You can create your typical Roman penne all’arrabbiata as hot as you like because this dish is characterized by an intense and strong flavour.
Our version of penne all’arrabbiata is very simple. However, there are more complex versions of this dish that involve the use of a nice sprinkling of Pecorino or Parmesan and even Vodka. Our advice for this very special recipe, is to start by choosing a high quality tomato.
Ingredients for penne all’arrabbiata: Serves 4
- 400 grams penne
- 5 tablespoons extra virgin olive oil
- half a teaspoon of chili powder
- 400 grams of tomatoes, peeled and diced
- 4 anchovy fillets in oil, chopped
- 2 cloves garlic
- 1 bunch of fresh Italian parsley, finely chopped
- 30 grams grated pecorino cheese
- salt to taste
- In a pan over a medium heat, add the oil, chopped garlic and chilli.
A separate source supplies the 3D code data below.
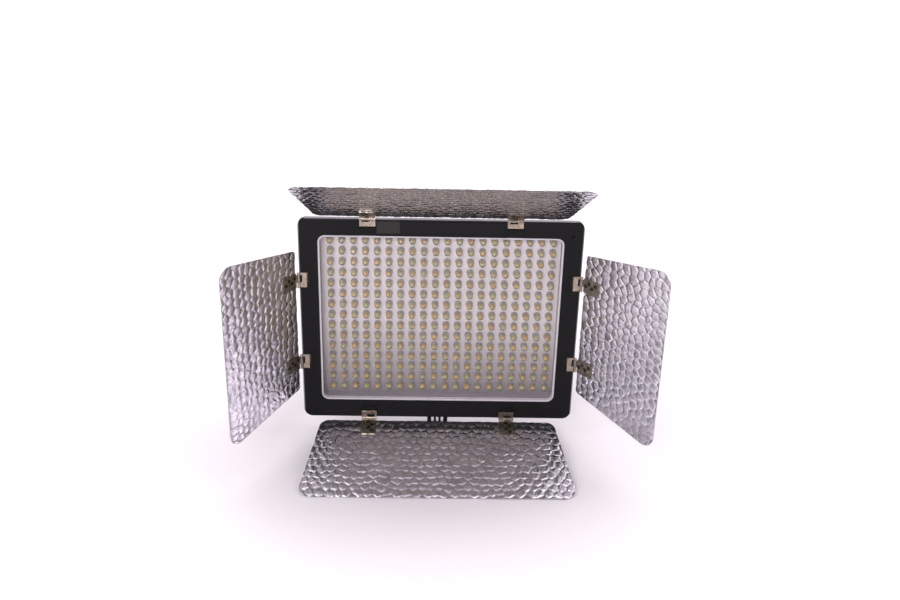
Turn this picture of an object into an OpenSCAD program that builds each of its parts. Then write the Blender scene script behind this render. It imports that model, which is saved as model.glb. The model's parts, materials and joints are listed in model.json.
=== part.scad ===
// LED panel light with four folding barn doors.
// +X is to the right seen from the front, -Y is the way the light shines and +Z is up.
// The origin is the centre of the pivot bore under the panel. The light stands on the
// pivot fingers and on the front edge of the bottom door.

/* [Front frame] */
// Width of the front frame
bezel_w = 216; // [212:1:230]
// Height of the front frame
bezel_h = 171; // [168:1:180]
// Depth of the front frame
bezel_depth = 12; // [11:0.5:13]
// Depth of the rim that stands out all round its front
rim_t = 3.6; // [3.4:0.1:4]
// Radius of its outer corners
bezel_r = 7; // [6.5:0.5:8]
// Thickness of its front face
face_t = 3; // [2.8:0.1:3.2]
// Width of the light opening
opening_w = 187; // [184:1:188]
// Height of the light opening
opening_h = 142; // [139:1:143]
// Rise of the opening's centre above the frame's centre
opening_rise = 0.8; // [0:0.1:1.5]

/* [Lamps] */
// Columns of lamps
lamp_cols = 20; // [16:1:20]
// Rows of lamps
lamp_rows = 15; // [12:1:15]
// Distance between neighbouring lamps
lamp_pitch = 9; // [8:0.1:9.1]
// Radius of one lamp
lamp_r = 2.5; // [2:0.1:2.6]

/* [Barn doors] */
// Reach of a door's outer edge from its hinge axis
door_reach = 84; // [70:1:85]
// Width of the top and bottom doors at the hinge
wide_inner = 188; // [180:1:196]
// Width of the top and bottom doors at the outer edge
wide_outer = 213; // [196:1:214]
// Height of the side doors at the hinge
tall_inner = 118.4; // [110:0.2:126]
// Height of the side doors at the outer edge
tall_outer = 147; // [126:1:147]
// Sheet thickness
door_t = 1; // [0.6:0.1:1.2]
// How far the top door stands open
top_open = 123.5; // [90:0.5:180]
// How far the right door stands open
right_open = 128; // [90:0.5:180]
// How far the bottom door stands open
bottom_open = 103; // [92:0.5:110]
// How far the left door stands open
left_open = 122; // [90:0.5:180]

/* [Hinges] */
// Distance of each top and bottom hinge from the middle
spread_wide = 55.5; // [50:0.5:58]
// Distance of each side hinge from the middle
spread_tall = 35; // [30:0.5:40]
// Width of a hinge
hinge_w = 12; // [11:0.5:12.5]
// Length of a hinge leaf from the axis
leaf_len = 17.4; // [15:0.1:20]
// Radius of a hinge pin
pin_r = 0.6; // [0.5:0.05:0.6]

/* [Pivot fingers] */
// Depth of the pivot axis behind the front of the frame
pivot_depth = 26; // [26:0.5:28]
// Radius of the finger ends
finger_r = 7.3; // [6.5:0.1:7.5]
// Radius of the pivot bore
bore_r = 2.6; // [2.1:0.1:3.2]
// Thickness of the two outer fingers
outer_finger = 3.4; // [3:0.1:3.6]
// Thickness of the two inner fingers
inner_finger = 1.85; // [1.6:0.05:2]
// Gap between fingers
finger_gap = 2.1; // [1.8:0.1:2.3]

/* [Controls] */
// Radius of the dimmer knob
knob_r = 16; // [12:0.5:18]
// Radius of a push button
button_r = 4; // [3:0.5:4.5]
// Distance between push buttons
button_pitch = 13; // [12:0.5:14]

/* [Hidden] */
$fn = 48;

// Sides, as quarter turns from the top, seen from the front
TOP = 0;
RIGHT = 1;
BOTTOM = 2;
LEFT = 3;

// Hinge layout, from the outer edge and the front of the frame
hinge_out = 0.2;
hinge_front = 0.9;
knuckle_r = 1.2;
strip_t = 0.6;
slot_w = 5.8;
slot_shift = 1.2;
knuckle_w = 5.4;
fit_gap = 0.05;
strip_len = 6.2;
leg_reach = 5;
sheet_start = 1.8;
eyelet_first = 4;
eyelet_step = 3.3;
eyelet_zigzag = 1.4;
eyelet_r = 1.05;

// Per side: distance from panel centre to hinge axis, hinge spread, opening, half widths, slot side
axis_reach = [bezel_h / 2 + hinge_out, bezel_w / 2 + hinge_out,
              bezel_h / 2 + hinge_out, bezel_w / 2 + hinge_out];
spread = [spread_wide, spread_tall, spread_wide, spread_tall];
open_angle = [top_open, right_open, bottom_open, left_open];
half_inner = [wide_inner / 2, tall_inner / 2, wide_inner / 2, tall_inner / 2];
half_outer = [wide_outer / 2, tall_outer / 2, wide_outer / 2, tall_outer / 2];
slot_side = [1, 1, 1, -1];
outer_corner_r = 10;
inner_corner_r = [8, 3, 8, 3];

// The bottom door's front edge and the finger ends touch one floor
floor_drop = axis_reach[BOTTOM] - door_reach * cos(bottom_open)
             + (knuckle_r + door_t) * sin(bottom_open);
panel_rise = floor_drop - finger_r;

// Depths behind the front of the frame
skirt_inset = 3.5;
skirt_t = 2.5;
bezel_edge = 1.6;
flange_inset = 6;
stack_w = 193;
stack_h = 148;
flange_back = 18;
shelf_y = 15.9;
inner_back = 27.8;
back_y = 30;
board_y = 19;
board_t = 1.6;
board_top = board_y + board_t;
post_r = 3.3;
post_x = 97.6;
post_z = 75.3;

// Places on the back, as X and Z
display_at = [62, 22];
button_row = [62, -6];
knob_at = [-62, 14];
switch_at = [-62, -34];
socket_at = [-80, -34];
latch_at = [0, -23];
plate_z = [-31, 45];
lead_at = [6, 37];
lamp_middle = [0.7, opening_rise + 0.35];
board_holes = [for (z = [56, -56], x = [-71.5, 16.5, 38.5, 82.5]) [x, z]];
plate_holes = [[-14, 40], [14, 40], [-14, -26], [14, -26]];
block_hole_x = 10.8;
pad_w = 26;
pad_bottom = 76;

module panel() {
    translate([0, -pivot_depth, panel_rise])
        children();
}

// A flat shape drawn in X and Z, thickened from depth near to depth far
module slab(near, far) {
    translate([0, far, 0])
        rotate([90, 0, 0])
            linear_extrude(far - near)
                children();
}

// A shape turned about an axis that points backwards, starting at depth near
module turned(place, near) {
    translate([place[0], near, place[1]])
        rotate([-90, 0, 0])
            children();
}

module rounded_rect(w, h, r) {
    square([w - 2 * r, h], center = true);
    square([w, h - 2 * r], center = true);
    for (x = [-1, 1], z = [-1, 1])
        translate([x * (w / 2 - r), z * (h / 2 - r)])
            circle(r);
}

// A slot with round ends, across or along
module round_slot(length, width) {
    square([width, length - width], center = true);
    for (end = [-1, 1])
        translate([0, end * (length - width) / 2])
            circle(width / 2, $fn = 24);
}

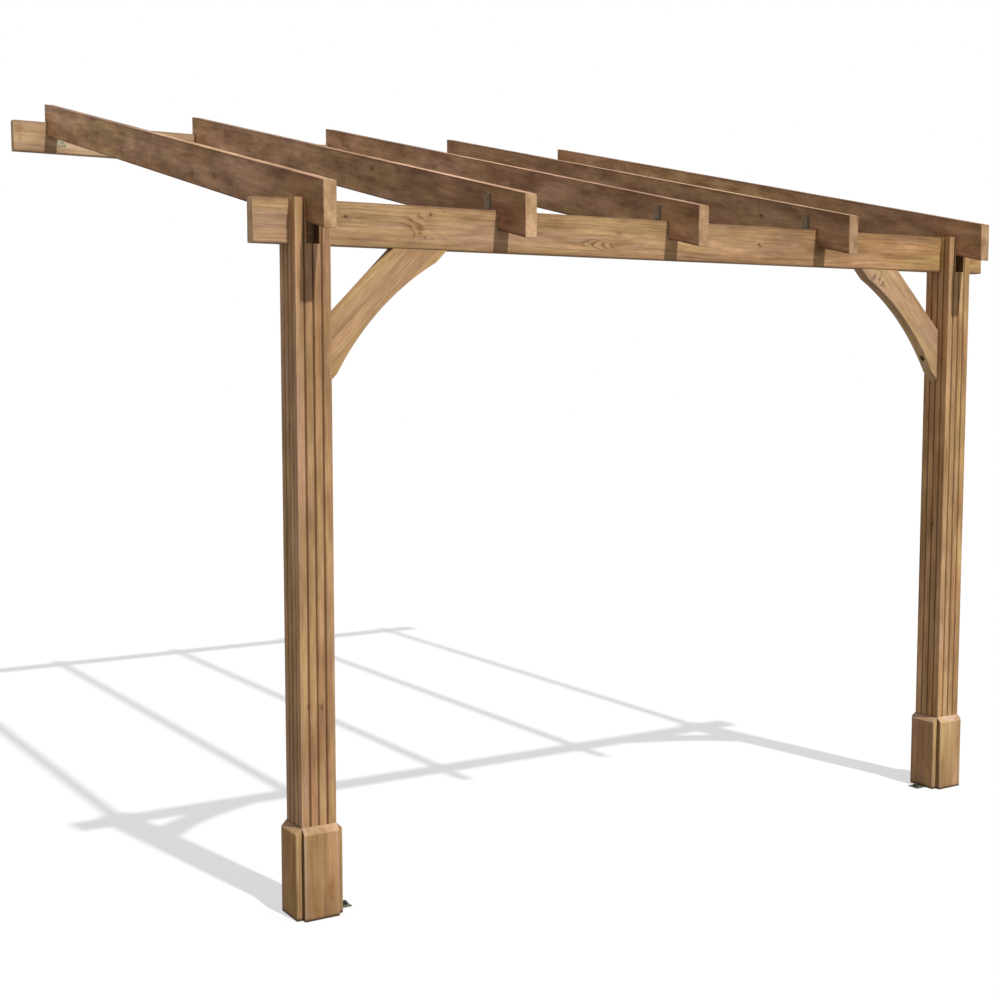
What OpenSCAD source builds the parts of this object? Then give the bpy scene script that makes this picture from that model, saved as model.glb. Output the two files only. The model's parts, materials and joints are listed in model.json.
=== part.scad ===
// Lean-to timber pergola, in millimetres.
// Two grooved posts carry a front beam, and five sloping rafters run from it up to a plate on a wall.
// X runs along the front, Y runs from the front to the wall, and Z is up.
// The origin is the middle of the wall plate's back face, so the ground lies at a negative Z.

/* [Overall] */
// Length along the front, over the outer faces of the two posts
frame_length = 3000; // [2000:10:4800]
// Depth from the front faces of the posts to the wall
frame_depth = 2925; // [1800:5:4200]
// Height from the ground to the underside of the front beam
beam_clearance = 2145; // [1900:5:2500]
// Height from the ground to the underside of the wall plate
plate_clearance = 2750; // [2500:5:3300]
// Length of beam and wall plate that stands out past the outer face of each post
end_overhang = 120; // [60:5:400]

/* [Timber] */
// Side of the square posts
post_w = 120; // [100:5:160]
// Thickness of the boards that make the beam, plate, rafters and braces
board_t = 45; // [30:1:60]
// Width of the boards that make the beam, plate and rafters
board_h = 140; // [110:5:200]
// Gap left on each side of a board where it drops into a slot or a notch
joint_slack = 0.5; // [0.2:0.1:1.5]

/* [Posts] */
// Distance from the front face of a post to the front face of the beam in it
beam_setback = 45; // [20:1:48]
// Number of V grooves down each face of a post
groove_count = 3; // [1:1:3]
// Width of a groove at the face
groove_w = 10; // [4:1:14]
// Depth of a groove
groove_depth = 6; // [2:0.5:8]

/* [Rafters] */
// Length of rafter that stands out in front of the posts
rafter_nose = 128; // [40:1:300]
// Depth of the rafter notch at the front face of the beam
beam_seat = 64.5; // [20:0.5:80]
// Depth of the rafter notch at the front face of the wall plate
plate_seat = 64.5; // [20:0.5:80]

/* [Braces] */
// Distance from the corner of post and beam to the near edge of a brace
brace_reach = 244; // [120:1:600]
// Width of the board that a brace is cut from
brace_w = 140; // [100:1:160]
// Straight length left at each end of the hollowed edge
brace_flat = 55; // [30:1:90]
// Depth of the hollow in the lower edge of a brace
brace_hollow = 35; // [10:1:60]
// Distance from the lower end of the hollowed edge to the screw hole, along that edge
screw_inset = 130; // [100:5:180]
// Diameter of the counterbored screw hole in each brace
screw_hole_d = 22; // [10:1:26]
// Wood left between the bottom of a screw hole and the post
screw_grip = 30; // [15:5:50]

/* [Base boards] */
// Height of the boards round the foot of each post
base_h = 303; // [150:1:500]
// Thickness of the base boards and depth of the slope along their tops
base_t = 21.5; // [15:0.5:30]
// Width of base board that stands out past each corner of the post
base_lap = 1.5; // [0:0.5:4]
// Chamfer down the upright outer edges of the base boards
base_chamfer = 3.5; // [2:0.5:10]

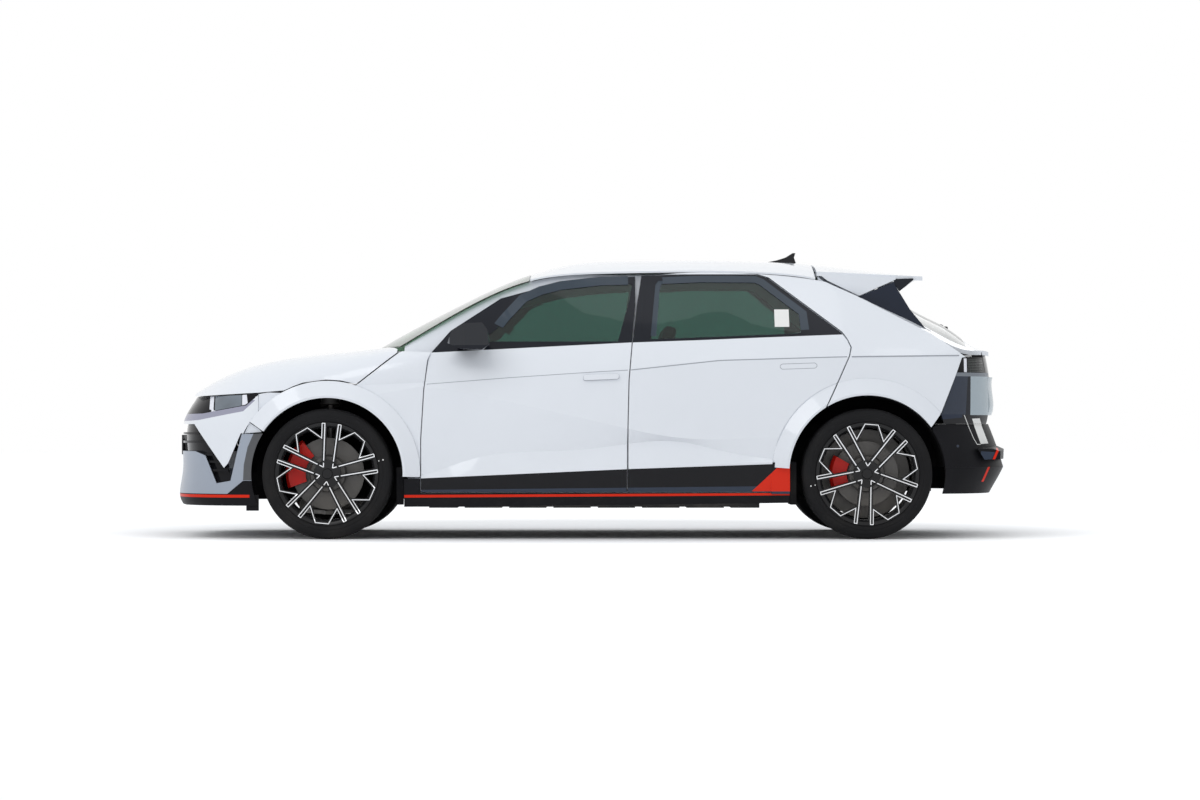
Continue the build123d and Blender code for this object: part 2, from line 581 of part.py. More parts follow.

- Sauté for 1 minute then add the anchovies then continue to cook and stir for a further 2 minutes.
- Add the tomatoes, check the seasoning then continue cooking for about 15 minutes, stirring occasionally.
- Add the parsley to the sauce, reduce to a simmer and meanwhile, cook the pasta.
- Cook the pasta in salted, boiling water until al dente then drain and add to the sauce.
- Stir everything over a low heat for up to 1 minute to allow all the flavours to mix.
- Serve with freshly grated Pecorino cheese.